▶ [THE PROBLEM]: Only the lines from the one with "What build123d script" through the one with "notch_depth = 4.0" are to be restated, word for word, with both of them included.

Raw records

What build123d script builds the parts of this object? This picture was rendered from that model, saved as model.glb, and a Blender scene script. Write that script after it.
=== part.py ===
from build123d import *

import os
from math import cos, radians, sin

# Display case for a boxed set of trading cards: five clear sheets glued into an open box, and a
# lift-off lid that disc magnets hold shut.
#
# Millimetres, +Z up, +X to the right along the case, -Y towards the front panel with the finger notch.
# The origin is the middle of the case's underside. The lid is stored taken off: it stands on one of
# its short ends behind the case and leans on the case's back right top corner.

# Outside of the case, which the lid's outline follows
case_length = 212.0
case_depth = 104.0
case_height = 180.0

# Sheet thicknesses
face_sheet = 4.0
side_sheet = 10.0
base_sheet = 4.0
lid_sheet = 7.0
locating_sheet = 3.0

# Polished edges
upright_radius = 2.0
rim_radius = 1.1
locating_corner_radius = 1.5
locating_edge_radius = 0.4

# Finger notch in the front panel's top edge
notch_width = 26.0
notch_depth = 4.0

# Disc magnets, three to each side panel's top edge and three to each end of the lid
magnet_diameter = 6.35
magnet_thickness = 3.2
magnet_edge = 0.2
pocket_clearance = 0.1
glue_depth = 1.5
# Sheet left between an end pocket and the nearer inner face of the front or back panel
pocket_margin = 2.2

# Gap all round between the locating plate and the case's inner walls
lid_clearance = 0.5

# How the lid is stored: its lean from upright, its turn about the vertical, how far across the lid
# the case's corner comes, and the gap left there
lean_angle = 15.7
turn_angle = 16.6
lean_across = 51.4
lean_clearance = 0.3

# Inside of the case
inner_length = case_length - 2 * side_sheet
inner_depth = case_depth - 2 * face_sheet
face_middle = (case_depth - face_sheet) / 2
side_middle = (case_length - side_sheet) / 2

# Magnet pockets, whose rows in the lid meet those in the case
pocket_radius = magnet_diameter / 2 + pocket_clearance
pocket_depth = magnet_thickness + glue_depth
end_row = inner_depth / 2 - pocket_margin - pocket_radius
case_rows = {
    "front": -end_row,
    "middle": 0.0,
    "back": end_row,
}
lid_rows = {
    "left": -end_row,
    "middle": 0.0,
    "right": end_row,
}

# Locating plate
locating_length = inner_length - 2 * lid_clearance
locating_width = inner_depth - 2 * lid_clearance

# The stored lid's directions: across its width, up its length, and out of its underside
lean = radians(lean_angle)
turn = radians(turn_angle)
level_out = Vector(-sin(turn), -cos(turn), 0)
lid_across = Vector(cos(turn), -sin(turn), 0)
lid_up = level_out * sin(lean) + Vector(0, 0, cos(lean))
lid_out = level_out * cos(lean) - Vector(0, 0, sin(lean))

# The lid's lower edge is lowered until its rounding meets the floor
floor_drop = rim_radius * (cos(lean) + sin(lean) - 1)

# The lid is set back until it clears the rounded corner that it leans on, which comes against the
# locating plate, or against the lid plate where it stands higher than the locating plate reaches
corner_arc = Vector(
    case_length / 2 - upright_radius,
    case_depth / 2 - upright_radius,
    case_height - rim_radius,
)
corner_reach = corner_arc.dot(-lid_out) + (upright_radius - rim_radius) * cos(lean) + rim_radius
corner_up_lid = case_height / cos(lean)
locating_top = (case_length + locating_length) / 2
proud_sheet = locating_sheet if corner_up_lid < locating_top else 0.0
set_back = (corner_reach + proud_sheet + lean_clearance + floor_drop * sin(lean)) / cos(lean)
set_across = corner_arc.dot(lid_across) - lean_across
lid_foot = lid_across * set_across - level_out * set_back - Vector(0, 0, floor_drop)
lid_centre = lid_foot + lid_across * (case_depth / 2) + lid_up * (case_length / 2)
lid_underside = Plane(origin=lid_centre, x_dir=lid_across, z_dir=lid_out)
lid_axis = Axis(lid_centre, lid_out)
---
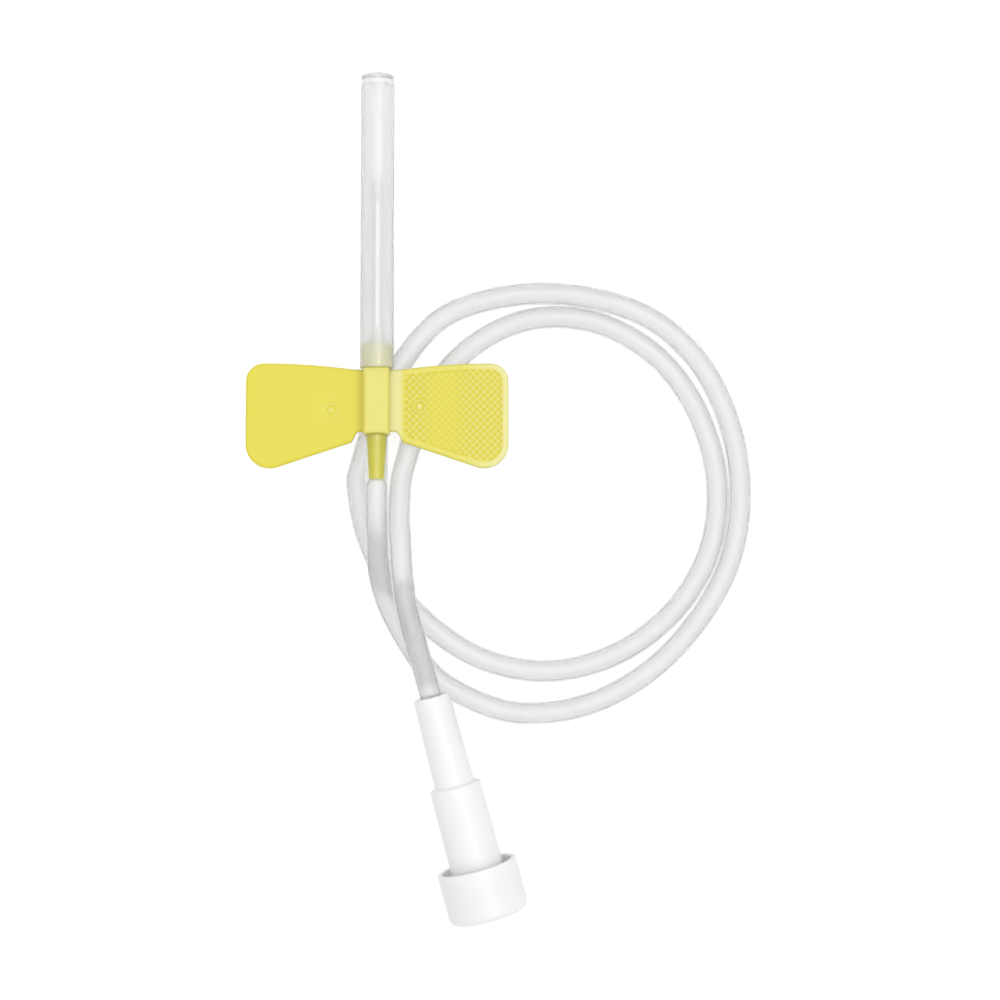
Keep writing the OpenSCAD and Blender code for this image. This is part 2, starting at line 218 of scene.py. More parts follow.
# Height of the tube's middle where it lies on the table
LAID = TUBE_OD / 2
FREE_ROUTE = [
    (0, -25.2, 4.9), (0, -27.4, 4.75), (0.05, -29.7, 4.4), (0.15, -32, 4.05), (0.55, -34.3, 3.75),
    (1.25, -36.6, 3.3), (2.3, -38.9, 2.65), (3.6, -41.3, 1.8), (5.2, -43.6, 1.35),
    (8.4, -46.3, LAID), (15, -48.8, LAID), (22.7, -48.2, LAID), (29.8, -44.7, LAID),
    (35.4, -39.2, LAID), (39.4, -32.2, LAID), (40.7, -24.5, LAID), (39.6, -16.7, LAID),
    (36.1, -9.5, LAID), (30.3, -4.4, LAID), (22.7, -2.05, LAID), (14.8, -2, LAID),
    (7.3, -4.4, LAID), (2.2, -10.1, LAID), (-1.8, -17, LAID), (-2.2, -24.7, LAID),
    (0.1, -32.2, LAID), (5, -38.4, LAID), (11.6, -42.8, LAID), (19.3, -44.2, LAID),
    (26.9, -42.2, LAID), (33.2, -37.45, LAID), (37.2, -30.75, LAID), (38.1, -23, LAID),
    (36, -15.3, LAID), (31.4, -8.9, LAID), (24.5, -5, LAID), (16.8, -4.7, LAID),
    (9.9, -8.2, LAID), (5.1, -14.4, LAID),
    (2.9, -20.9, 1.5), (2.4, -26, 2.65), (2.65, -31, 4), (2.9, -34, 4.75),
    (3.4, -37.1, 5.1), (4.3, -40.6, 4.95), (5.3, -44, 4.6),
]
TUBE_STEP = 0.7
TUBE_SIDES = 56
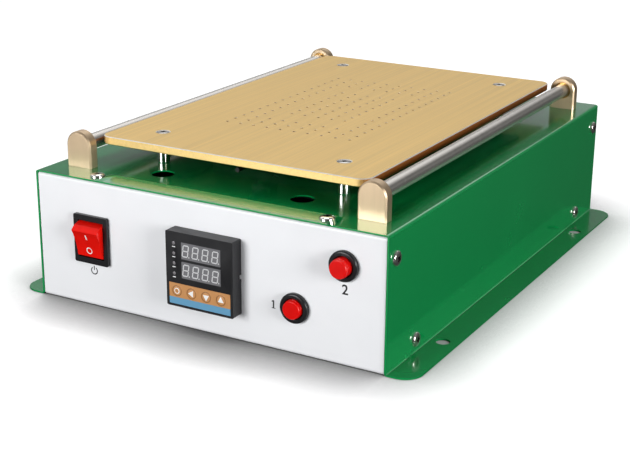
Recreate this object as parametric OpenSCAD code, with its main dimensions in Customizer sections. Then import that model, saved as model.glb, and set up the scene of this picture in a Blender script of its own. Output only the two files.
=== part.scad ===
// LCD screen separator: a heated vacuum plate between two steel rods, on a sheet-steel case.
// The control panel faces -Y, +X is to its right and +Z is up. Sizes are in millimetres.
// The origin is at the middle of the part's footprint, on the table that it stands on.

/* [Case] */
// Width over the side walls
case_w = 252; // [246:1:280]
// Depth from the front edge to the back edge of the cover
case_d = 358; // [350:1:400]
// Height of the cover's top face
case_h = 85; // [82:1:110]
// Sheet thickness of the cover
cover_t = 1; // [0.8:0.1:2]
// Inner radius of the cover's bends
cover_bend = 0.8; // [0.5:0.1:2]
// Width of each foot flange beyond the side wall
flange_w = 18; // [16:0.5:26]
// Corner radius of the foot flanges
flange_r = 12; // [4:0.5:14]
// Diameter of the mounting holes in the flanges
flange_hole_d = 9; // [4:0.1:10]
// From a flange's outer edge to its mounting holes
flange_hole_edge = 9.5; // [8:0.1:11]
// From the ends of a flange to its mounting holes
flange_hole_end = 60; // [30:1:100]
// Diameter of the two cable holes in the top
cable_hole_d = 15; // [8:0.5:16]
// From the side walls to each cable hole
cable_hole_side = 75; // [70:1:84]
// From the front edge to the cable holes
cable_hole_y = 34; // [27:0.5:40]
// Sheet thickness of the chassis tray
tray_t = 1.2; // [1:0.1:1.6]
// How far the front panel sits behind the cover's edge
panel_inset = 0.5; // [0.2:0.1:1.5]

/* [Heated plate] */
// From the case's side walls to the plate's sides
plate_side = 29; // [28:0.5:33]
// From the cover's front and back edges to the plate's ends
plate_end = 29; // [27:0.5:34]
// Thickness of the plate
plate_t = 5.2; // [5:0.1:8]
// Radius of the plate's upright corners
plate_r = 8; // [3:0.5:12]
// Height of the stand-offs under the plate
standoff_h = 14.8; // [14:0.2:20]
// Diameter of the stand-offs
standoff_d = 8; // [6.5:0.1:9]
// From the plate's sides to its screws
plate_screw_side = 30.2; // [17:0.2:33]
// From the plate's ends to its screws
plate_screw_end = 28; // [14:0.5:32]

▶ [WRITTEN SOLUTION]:
What build123d script builds the parts of this object? This picture was rendered from that model, saved as model.glb, and a Blender scene script. Write that script after it.
=== part.py ===
from build123d import *

import os
from math import cos, radians, sin

# Display case for a boxed set of trading cards: five clear sheets glued into an open box, and a
# lift-off lid that disc magnets hold shut.
#
# Millimetres, +Z up, +X to the right along the case, -Y towards the front panel with the finger notch.
# The origin is the middle of the case's underside. The lid is stored taken off: it stands on one of
# its short ends behind the case and leans on the case's back right top corner.

# Outside of the case, which the lid's outline follows
case_length = 212.0
case_depth = 104.0
case_height = 180.0

# Sheet thicknesses
face_sheet = 4.0
side_sheet = 10.0
base_sheet = 4.0
lid_sheet = 7.0
locating_sheet = 3.0

# Polished edges
upright_radius = 2.0
rim_radius = 1.1
locating_corner_radius = 1.5
locating_edge_radius = 0.4

# Finger notch in the front panel's top edge
notch_width = 26.0
notch_depth = 4.0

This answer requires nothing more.